◆ Short task ◆
For the data that follows, report how many lines contain the word "with", and nothing else.

---+---

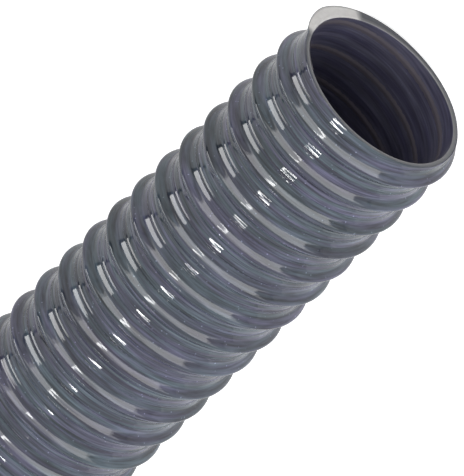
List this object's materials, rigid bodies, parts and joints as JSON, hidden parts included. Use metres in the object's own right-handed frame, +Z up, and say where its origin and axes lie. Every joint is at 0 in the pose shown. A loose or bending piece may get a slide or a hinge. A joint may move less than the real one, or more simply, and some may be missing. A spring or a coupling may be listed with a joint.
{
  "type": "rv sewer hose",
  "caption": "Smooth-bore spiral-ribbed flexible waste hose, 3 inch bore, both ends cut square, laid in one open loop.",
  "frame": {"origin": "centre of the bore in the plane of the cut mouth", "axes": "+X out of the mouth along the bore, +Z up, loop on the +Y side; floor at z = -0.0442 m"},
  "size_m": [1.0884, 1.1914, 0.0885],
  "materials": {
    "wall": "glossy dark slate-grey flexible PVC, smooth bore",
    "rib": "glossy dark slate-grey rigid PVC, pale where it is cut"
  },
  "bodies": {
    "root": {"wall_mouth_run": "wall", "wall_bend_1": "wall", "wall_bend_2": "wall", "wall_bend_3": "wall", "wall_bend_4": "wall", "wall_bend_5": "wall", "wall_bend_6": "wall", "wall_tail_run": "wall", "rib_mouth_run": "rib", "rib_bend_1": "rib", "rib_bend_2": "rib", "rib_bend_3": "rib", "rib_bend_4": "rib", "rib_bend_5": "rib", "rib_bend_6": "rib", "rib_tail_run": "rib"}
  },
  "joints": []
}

---+---

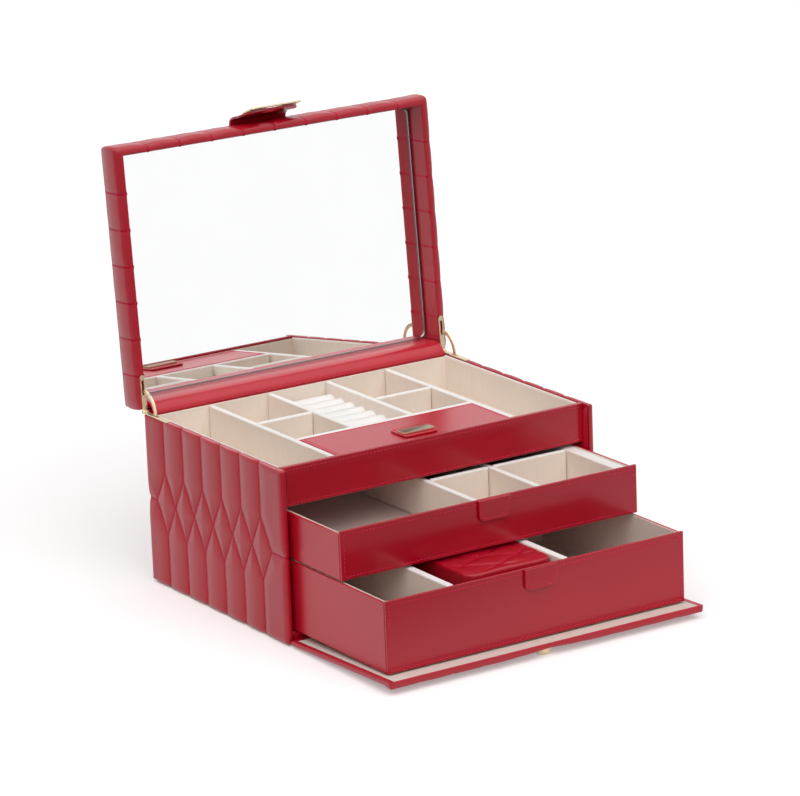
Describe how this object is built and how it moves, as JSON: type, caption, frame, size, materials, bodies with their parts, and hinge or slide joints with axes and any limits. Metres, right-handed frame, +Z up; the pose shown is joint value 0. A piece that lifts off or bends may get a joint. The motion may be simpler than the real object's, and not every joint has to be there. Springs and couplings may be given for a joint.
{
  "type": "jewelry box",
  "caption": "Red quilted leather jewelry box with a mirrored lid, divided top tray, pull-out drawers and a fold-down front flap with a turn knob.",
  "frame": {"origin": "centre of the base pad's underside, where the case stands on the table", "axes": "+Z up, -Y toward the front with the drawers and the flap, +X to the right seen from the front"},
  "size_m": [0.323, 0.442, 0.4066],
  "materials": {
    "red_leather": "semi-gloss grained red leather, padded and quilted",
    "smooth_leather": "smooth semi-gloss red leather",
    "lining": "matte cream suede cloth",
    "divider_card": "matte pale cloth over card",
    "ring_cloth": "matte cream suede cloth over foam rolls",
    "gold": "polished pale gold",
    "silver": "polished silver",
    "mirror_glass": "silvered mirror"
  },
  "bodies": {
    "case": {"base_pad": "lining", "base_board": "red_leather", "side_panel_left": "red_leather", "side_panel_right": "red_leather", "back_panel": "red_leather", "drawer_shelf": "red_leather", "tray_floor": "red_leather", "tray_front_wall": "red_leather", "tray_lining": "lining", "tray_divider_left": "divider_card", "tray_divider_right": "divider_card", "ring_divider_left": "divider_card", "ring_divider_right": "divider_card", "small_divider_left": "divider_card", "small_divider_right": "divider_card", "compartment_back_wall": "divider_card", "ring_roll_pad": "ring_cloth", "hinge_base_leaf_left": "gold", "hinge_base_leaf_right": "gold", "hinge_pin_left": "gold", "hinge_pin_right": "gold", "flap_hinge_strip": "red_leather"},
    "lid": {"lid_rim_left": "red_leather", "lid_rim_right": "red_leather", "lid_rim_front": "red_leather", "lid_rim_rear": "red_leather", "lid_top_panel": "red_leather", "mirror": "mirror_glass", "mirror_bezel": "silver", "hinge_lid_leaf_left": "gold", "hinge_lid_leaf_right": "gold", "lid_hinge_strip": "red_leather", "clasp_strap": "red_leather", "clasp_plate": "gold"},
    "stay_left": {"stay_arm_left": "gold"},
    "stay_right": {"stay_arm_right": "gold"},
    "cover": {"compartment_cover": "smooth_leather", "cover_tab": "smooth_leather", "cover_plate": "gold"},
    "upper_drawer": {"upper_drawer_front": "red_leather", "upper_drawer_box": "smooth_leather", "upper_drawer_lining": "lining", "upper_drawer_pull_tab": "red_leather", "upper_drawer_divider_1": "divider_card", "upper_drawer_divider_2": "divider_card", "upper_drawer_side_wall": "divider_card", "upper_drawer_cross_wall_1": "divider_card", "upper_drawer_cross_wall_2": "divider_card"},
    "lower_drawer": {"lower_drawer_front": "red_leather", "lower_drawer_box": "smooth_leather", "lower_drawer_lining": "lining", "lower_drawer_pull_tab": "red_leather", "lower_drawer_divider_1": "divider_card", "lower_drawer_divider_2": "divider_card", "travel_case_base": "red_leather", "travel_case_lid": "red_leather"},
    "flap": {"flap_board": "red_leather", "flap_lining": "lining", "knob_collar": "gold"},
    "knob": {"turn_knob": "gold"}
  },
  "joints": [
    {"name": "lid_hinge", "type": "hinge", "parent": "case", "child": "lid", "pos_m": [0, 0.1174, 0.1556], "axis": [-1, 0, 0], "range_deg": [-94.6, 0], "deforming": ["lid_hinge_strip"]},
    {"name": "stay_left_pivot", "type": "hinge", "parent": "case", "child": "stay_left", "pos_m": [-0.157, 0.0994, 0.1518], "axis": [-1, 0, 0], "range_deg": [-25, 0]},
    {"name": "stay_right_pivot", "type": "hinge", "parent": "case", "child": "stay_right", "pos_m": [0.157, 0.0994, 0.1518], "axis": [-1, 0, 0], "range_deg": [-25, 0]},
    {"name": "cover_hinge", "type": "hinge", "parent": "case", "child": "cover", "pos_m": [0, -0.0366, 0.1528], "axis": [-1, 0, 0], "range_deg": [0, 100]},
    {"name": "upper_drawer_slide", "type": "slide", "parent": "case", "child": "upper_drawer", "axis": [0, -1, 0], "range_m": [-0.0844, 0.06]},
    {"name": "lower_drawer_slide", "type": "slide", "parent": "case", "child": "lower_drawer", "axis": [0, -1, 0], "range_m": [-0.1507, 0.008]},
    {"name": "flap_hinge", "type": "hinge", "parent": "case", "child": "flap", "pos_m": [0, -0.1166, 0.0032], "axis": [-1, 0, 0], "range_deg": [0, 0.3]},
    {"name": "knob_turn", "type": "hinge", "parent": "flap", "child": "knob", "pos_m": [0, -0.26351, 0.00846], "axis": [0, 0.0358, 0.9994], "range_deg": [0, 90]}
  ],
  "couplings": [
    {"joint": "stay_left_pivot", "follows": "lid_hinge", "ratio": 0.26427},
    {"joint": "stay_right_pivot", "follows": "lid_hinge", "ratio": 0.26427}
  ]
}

---+---

◆ The response ◆
4